Lernen können wohl beide Länder voneinander. Im Großen und Ganzen unterscheiden sich die beiden aber eigentlich nur im Grad der Modernisierung (Internet in ländlichen Gegenden, Häuserausbau usw.), was auf die Stadtzentren wiederum natürlich nicht zutrifft. Wovon wir in Deutschland uns wohl definitiv eine Scheibe abschneiden können, ist die Zahl der (scheinbaren) Arbeitslosen: dem Anschein nach werden in Ungarn für „Kleinigkeiten“ Arbeitsplätze geschaffen – und seien es nur die fünf Wachen am Eingang der Metro-Station. Die Sauberkeit auf den Straßen sollten die Deutschen von den Ungarn lernen, es liegen keine Zigaretten herum. Der Respekt und die Höflichkeit den Lehrern gegenüber ist in Ungarn besser.

Wieso habt ihr Ungarn ausgewählt?
Erstens, weil wir die ungarischen Produkte und Spezialitäten in der Konditorei kennenlernen wollten, und zweitens ist Ungarn bekanntermaßen ein relativ günstiges Reiseziel, wie fast alle osteuropäischen Länder. Mich persönlich reizt der EU-Ostblock gerade wegen der „einfachen“ Art Lebensmittel (gerade aus dem Bäckerhandwerk) zu produzieren. Diese eher unmoderne Art qualitativ hochwertigere Lebensmittel herzustellen, findet man in Deutschland nur noch selten.

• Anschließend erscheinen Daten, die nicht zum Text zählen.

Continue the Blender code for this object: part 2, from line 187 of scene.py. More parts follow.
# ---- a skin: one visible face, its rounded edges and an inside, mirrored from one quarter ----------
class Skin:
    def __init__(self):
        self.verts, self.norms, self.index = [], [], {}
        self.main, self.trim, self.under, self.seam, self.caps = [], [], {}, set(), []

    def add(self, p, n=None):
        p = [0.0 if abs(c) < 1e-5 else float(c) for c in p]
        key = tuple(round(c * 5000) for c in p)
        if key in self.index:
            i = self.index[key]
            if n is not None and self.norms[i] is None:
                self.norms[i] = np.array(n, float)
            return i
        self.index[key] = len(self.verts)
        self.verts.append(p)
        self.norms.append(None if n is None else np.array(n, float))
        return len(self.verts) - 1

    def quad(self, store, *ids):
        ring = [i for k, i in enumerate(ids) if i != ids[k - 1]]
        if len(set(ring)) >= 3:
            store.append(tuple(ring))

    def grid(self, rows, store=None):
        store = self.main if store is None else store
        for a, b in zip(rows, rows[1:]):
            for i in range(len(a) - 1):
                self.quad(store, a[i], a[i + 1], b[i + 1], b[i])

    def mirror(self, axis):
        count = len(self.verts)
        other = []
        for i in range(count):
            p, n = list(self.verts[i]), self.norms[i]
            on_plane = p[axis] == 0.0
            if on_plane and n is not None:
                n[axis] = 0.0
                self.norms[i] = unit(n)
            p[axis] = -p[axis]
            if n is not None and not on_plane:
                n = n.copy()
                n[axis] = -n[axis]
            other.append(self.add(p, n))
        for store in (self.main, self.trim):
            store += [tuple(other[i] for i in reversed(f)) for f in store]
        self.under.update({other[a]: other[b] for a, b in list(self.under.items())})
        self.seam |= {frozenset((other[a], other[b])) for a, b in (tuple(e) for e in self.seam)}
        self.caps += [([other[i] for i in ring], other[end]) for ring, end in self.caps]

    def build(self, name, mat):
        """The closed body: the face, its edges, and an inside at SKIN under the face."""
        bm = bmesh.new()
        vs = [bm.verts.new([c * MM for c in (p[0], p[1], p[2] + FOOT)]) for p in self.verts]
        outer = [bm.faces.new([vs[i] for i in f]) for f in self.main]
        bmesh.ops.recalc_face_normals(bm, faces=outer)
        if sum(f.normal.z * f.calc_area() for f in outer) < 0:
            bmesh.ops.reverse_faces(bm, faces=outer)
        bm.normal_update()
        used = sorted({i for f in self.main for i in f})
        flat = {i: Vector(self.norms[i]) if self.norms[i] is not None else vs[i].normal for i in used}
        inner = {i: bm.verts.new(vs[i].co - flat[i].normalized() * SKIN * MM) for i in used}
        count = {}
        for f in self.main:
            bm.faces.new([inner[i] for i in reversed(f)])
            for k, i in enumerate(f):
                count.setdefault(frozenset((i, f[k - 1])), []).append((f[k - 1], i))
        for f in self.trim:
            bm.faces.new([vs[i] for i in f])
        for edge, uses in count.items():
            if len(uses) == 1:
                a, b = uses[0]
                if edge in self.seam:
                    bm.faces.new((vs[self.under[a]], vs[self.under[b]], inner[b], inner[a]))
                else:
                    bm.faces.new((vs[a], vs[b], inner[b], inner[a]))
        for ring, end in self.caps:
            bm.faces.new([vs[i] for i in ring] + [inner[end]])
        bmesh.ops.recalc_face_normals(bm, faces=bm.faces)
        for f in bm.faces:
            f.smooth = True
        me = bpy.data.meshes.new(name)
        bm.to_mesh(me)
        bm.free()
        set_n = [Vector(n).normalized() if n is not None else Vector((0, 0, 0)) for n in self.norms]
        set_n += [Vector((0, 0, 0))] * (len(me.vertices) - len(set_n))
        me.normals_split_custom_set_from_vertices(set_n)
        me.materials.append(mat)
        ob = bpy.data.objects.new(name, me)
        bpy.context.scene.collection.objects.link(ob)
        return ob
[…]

Dass es eben zum Teil ein ärmliches Land ist und nicht die modernen Umstände wie in Deutschland herrschen.

Was waren eure Erwartungen von Ungarn?
Ich habe ehrlich gesagt nicht viel erwartet, vor allem nicht, dass wir so gastfreundlich empfangen und betreut werden. Ich war gespannt auf die Arbeit in den Betrieben. Aber Gott sei Dank war im Betrieb auch alles in Ordnung. Nur sind meiner Meinung nach hier die hygienischen Umstände niedriger als in Deutschland. Sonst war mein Problem, dass ich dieses Land nicht kannte, und ich hatte keine persönlichen Vorstellungen.

Seid ihr enttäuscht oder war alles so, wie ihr es euch vorgestellt habt?
Enttäuscht waren wir nicht. Die Gastfreundschaft überragt bis jetzt alles, was ich überhaupt erwartet hatte. Ich finde es sehr schön, dass man so freundlich, gastfreundlich und fürsorglich empfangen wird.

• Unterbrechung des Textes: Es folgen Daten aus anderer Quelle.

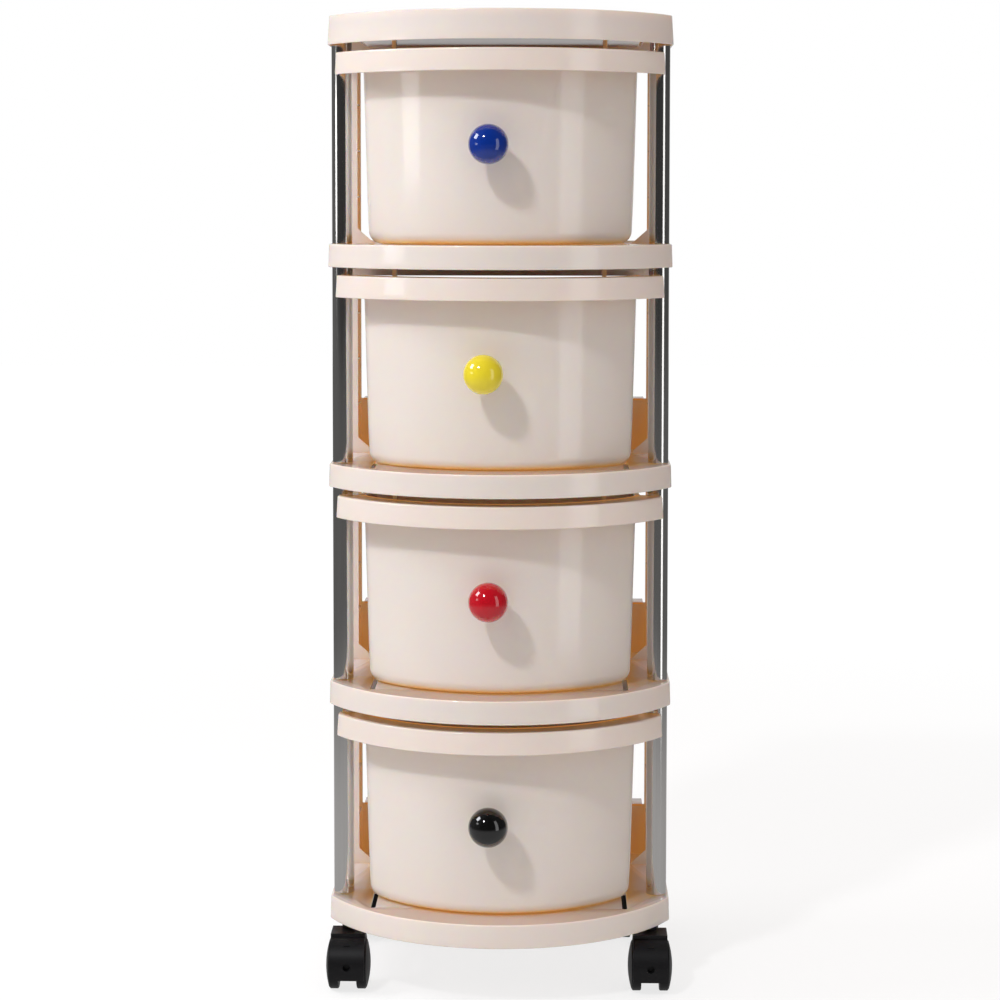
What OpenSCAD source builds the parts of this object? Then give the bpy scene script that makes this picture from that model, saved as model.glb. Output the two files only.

Wie habt ihr euch hier bis jetzt gefühlt?
Eher ein bisschen unwohl, da man die Sprache nicht beherrscht und man somit immer etwas misstrauisch ist. Ich war ein bisschen böse, abgesehen vom kalten Wetter und leichtem Heimweh. Sonst ist dieses Land nicht so altmodisch und zurückgeblieben, wie ich früher gedacht habe. Am Ende haben wir uns schon ganz wohl gefühlt, dafür können wir Attila dankbar sein. Er hat uns alles gezeigt in Szeged und Umgebung, so haben wir jetzt eine viel schönere Seite von Ungarn gesehen.

Was waren die Unterschiede zwischen dem Praktikum in Ungarn und in Deutschland?
Es ist erstaunlich, aus welchen einfachen Mitteln die Lehrlinge eine derartige Hochzeitstorte gezaubert haben. Kaum ein Lehrling in Deutschland würde quasi ohne die sämtlichen und reichlich vorhandenen technischen Hilfsmittel eine solche Leistung erzielen können. Die hygienischen Umstände sind nicht so hoch wie in Deutschland, was mich ein bisschen erschrocken hat.

Möchtet ihr nochmal nach Ungarn kommen?
Wenn ich das nächste Mal meine Freundin mitnehmen könnte, würde ich definitiv wieder nach Ungarn kommen, weil die Städte sehr schön sind und auch die Menschen, wie schon gesagt, sehr nett, aber man vermisst den deutschen Lebensstandard.